» **Written exercise**: Everything from the line containing "0.80), 0.0, 0.15)" through the line containing "in imported if" must be quoted exactly; everything else is left out.
::: Material to process
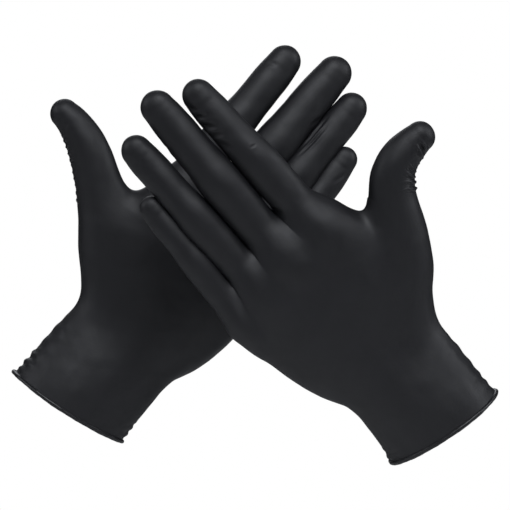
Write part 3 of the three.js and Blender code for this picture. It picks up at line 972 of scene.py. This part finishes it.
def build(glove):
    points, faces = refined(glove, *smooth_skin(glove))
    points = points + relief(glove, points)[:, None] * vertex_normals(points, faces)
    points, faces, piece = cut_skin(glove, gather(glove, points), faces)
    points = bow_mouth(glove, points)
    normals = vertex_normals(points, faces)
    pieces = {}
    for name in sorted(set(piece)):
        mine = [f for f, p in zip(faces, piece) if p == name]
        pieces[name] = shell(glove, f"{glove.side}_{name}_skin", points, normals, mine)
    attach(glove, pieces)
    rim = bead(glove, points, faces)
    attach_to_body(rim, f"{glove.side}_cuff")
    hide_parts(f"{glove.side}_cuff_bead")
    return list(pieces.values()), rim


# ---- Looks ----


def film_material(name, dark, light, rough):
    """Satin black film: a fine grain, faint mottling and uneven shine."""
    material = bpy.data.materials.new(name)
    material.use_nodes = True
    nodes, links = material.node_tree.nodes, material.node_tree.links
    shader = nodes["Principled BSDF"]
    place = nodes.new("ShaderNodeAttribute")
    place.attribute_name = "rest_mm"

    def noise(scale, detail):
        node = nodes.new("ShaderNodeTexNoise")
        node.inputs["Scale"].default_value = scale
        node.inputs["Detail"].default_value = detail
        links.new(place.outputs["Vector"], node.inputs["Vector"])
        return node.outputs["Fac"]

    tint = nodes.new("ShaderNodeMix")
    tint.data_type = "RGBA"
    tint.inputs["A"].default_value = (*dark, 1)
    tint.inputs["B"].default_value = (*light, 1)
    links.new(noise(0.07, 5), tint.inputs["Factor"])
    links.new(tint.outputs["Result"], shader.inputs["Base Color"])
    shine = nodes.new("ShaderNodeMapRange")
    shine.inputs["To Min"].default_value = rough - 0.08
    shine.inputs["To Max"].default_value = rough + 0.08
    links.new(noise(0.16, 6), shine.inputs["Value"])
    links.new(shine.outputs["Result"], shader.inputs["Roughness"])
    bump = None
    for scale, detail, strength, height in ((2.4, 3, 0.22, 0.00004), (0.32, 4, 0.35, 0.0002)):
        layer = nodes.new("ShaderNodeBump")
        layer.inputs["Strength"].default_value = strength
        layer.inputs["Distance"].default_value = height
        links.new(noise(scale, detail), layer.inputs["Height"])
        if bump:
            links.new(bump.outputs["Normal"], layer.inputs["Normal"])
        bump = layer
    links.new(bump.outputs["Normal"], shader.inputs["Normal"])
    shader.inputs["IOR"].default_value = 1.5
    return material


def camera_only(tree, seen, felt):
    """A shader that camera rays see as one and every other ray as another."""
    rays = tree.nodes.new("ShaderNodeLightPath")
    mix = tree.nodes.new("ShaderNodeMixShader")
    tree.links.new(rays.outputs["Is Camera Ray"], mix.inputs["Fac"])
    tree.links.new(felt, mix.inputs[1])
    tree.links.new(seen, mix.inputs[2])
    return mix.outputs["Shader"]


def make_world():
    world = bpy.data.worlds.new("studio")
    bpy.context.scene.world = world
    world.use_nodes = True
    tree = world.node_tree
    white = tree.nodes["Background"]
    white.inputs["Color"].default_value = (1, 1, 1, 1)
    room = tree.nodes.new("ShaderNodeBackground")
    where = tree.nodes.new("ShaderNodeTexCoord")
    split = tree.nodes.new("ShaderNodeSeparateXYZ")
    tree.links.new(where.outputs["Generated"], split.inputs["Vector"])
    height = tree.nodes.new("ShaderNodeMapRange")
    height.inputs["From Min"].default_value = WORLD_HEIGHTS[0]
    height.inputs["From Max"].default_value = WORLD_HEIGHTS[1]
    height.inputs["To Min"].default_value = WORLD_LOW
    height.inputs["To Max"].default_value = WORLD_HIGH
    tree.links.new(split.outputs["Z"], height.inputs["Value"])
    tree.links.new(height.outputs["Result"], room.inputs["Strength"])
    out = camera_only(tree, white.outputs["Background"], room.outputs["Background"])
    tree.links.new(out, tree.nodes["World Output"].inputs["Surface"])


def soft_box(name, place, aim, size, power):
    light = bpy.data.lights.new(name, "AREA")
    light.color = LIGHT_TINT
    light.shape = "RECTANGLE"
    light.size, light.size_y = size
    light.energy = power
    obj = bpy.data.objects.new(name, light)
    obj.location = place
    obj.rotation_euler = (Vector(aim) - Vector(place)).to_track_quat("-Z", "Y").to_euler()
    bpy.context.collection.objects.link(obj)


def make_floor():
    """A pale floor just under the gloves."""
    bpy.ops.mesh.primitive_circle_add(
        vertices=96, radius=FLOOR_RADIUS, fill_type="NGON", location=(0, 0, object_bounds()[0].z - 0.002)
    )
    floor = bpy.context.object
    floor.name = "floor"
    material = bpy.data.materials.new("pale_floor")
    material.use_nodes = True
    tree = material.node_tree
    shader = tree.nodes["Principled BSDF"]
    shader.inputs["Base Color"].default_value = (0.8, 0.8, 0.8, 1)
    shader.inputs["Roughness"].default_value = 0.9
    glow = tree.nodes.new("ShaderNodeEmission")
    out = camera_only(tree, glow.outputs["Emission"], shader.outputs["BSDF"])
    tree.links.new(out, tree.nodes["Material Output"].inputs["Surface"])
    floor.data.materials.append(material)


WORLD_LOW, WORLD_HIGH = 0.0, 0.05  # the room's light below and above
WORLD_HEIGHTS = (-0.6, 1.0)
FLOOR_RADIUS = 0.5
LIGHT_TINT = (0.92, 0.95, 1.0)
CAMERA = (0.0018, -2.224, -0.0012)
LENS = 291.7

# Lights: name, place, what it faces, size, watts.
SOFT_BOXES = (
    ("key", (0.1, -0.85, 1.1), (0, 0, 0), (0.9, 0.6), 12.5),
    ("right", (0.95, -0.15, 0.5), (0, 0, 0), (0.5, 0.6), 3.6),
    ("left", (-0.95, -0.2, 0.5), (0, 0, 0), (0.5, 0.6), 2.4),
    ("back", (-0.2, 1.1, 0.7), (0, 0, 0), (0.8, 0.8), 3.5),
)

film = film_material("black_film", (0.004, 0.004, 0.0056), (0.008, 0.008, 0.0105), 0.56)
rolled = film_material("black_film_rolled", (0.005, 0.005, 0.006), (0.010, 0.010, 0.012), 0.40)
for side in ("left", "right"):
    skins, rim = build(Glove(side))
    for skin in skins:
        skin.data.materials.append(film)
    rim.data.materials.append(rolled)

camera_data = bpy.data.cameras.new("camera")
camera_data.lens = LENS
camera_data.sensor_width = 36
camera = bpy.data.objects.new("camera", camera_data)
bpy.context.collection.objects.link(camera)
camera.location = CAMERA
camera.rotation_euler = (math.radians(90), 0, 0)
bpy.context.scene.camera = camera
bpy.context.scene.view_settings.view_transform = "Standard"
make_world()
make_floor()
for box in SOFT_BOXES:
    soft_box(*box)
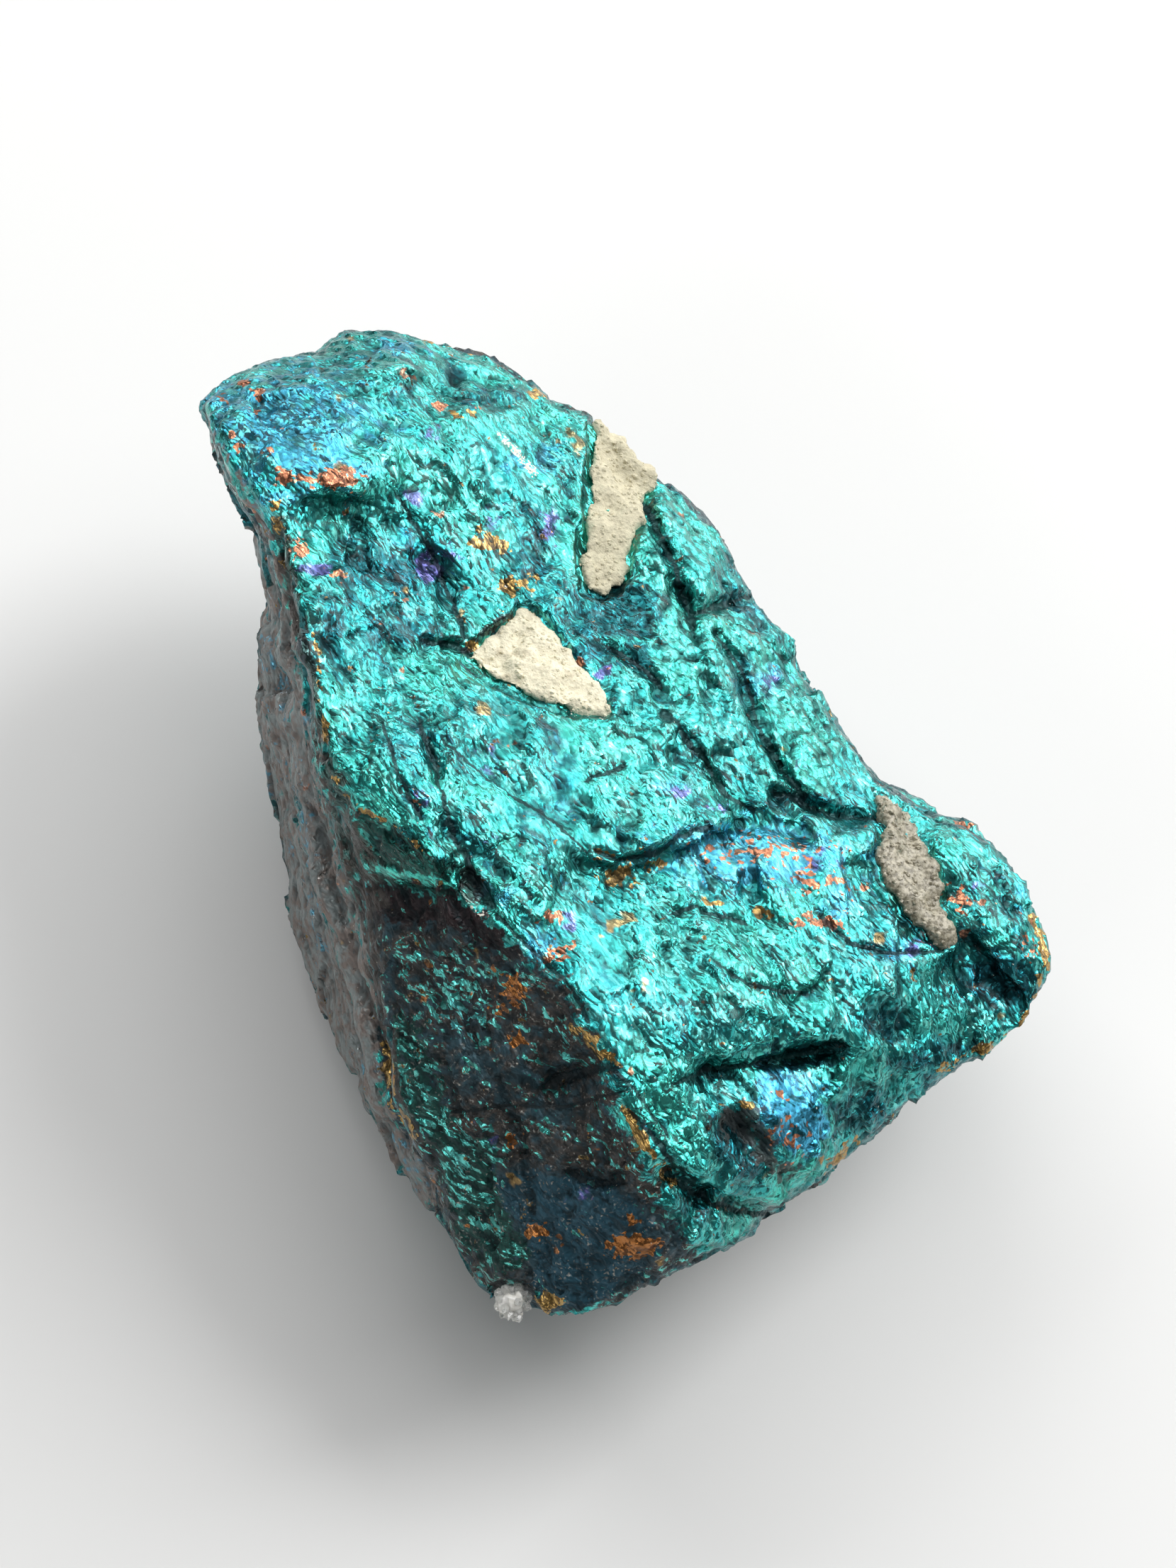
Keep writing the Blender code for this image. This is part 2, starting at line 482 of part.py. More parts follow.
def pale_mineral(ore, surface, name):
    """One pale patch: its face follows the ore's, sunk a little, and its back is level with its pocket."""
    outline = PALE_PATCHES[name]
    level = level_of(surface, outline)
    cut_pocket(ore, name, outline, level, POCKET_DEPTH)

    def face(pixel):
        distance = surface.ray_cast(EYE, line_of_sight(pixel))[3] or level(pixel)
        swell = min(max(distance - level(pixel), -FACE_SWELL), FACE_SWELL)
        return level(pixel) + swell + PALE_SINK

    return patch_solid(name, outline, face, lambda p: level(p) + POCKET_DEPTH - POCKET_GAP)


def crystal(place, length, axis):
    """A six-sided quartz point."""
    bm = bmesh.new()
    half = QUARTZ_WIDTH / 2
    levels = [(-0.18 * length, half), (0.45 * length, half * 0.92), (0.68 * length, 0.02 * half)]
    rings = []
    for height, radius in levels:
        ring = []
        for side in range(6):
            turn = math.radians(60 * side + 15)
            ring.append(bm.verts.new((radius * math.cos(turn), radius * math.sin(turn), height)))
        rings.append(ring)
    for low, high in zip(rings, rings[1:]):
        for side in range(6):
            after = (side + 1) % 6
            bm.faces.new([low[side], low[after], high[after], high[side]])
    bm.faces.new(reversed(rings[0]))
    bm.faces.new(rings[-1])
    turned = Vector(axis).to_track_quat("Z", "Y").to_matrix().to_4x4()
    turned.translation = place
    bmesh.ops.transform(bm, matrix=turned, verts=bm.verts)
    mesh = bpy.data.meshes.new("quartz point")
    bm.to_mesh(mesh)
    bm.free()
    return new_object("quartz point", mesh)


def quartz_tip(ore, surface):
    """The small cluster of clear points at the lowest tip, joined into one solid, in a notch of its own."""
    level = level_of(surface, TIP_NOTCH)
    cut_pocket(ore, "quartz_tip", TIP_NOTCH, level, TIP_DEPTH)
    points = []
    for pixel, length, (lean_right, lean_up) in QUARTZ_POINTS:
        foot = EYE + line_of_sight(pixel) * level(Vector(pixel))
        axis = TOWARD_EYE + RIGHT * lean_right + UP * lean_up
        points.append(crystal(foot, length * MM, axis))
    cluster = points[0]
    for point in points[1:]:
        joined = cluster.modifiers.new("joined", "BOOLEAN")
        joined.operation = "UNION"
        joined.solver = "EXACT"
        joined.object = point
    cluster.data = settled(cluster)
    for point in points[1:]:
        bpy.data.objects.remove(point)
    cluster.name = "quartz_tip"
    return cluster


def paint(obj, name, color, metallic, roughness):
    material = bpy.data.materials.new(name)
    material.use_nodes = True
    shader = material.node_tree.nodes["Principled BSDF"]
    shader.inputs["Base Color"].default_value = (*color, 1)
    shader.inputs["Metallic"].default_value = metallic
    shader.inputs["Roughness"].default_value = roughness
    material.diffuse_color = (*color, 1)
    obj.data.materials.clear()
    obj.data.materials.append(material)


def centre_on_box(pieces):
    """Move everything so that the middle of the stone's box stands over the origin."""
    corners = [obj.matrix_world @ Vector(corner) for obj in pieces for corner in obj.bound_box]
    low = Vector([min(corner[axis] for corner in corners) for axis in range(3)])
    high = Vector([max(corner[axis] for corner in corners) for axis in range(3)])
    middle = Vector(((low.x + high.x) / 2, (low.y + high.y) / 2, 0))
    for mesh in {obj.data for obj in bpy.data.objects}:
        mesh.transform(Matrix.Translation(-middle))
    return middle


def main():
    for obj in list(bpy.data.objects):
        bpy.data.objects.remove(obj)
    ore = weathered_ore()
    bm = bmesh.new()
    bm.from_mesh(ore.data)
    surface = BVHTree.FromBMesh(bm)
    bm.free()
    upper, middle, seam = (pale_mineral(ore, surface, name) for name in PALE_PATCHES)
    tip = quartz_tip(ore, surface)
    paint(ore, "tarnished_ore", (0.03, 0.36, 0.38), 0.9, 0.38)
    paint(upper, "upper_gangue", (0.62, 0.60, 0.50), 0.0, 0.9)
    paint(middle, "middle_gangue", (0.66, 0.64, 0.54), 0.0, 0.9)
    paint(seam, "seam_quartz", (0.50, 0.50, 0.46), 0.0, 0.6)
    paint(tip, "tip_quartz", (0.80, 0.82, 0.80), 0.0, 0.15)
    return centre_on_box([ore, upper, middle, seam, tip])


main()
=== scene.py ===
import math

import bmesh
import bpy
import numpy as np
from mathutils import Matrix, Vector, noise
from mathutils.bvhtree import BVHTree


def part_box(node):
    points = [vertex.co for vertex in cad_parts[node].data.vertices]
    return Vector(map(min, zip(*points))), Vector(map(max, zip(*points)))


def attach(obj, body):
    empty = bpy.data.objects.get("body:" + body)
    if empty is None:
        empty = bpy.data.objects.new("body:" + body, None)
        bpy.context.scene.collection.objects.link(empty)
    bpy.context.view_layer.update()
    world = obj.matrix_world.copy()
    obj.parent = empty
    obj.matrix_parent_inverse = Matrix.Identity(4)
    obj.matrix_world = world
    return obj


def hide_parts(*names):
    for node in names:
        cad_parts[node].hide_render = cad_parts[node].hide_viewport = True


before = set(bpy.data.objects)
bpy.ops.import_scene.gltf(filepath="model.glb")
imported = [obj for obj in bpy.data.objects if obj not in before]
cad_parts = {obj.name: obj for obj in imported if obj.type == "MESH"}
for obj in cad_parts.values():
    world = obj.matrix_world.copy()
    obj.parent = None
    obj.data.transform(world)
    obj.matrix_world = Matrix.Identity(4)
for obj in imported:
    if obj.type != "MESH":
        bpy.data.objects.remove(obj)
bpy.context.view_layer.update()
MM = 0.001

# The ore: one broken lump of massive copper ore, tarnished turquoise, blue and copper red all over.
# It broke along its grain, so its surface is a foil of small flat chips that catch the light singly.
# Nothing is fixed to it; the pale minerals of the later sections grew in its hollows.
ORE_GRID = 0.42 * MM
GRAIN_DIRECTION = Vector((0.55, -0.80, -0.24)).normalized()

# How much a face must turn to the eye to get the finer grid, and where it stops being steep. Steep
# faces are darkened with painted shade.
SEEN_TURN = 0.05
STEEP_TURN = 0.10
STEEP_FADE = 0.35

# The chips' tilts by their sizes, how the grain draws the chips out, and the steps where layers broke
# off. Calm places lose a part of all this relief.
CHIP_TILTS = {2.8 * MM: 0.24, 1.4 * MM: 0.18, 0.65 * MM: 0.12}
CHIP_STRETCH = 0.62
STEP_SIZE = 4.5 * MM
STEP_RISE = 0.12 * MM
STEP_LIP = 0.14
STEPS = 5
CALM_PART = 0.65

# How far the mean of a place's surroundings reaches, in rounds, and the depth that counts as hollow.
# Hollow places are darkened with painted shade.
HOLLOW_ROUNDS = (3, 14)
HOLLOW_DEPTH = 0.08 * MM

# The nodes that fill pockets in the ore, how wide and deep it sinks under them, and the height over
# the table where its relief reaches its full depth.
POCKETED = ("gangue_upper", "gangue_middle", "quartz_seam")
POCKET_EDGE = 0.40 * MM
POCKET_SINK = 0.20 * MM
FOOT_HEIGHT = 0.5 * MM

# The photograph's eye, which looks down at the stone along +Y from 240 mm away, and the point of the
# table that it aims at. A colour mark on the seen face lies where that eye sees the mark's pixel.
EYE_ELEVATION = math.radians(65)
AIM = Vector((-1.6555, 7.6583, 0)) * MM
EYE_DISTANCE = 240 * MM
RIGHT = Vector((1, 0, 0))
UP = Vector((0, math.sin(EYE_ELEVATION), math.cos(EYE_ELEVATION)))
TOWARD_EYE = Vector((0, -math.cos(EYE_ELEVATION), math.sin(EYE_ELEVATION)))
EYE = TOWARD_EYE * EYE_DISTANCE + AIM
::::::
» **Reply to the exercise**:
    paint(tip, "tip_quartz", (0.80, 0.82, 0.80), 0.0, 0.15)
    return centre_on_box([ore, upper, middle, seam, tip])


main()
=== scene.py ===
import math

import bmesh
import bpy
import numpy as np
from mathutils import Matrix, Vector, noise
from mathutils.bvhtree import BVHTree


def part_box(node):
    points = [vertex.co for vertex in cad_parts[node].data.vertices]
    return Vector(map(min, zip(*points))), Vector(map(max, zip(*points)))


def attach(obj, body):
    empty = bpy.data.objects.get("body:" + body)
    if empty is None:
        empty = bpy.data.objects.new("body:" + body, None)
        bpy.context.scene.collection.objects.link(empty)
    bpy.context.view_layer.update()
    world = obj.matrix_world.copy()
    obj.parent = empty
    obj.matrix_parent_inverse = Matrix.Identity(4)
    obj.matrix_world = world
    return obj


def hide_parts(*names):
    for node in names:
        cad_parts[node].hide_render = cad_parts[node].hide_viewport = True


before = set(bpy.data.objects)
bpy.ops.import_scene.gltf(filepath="model.glb")
imported = [obj for obj in bpy.data.objects if obj not in before]
cad_parts = {obj.name: obj for obj in imported if obj.type == "MESH"}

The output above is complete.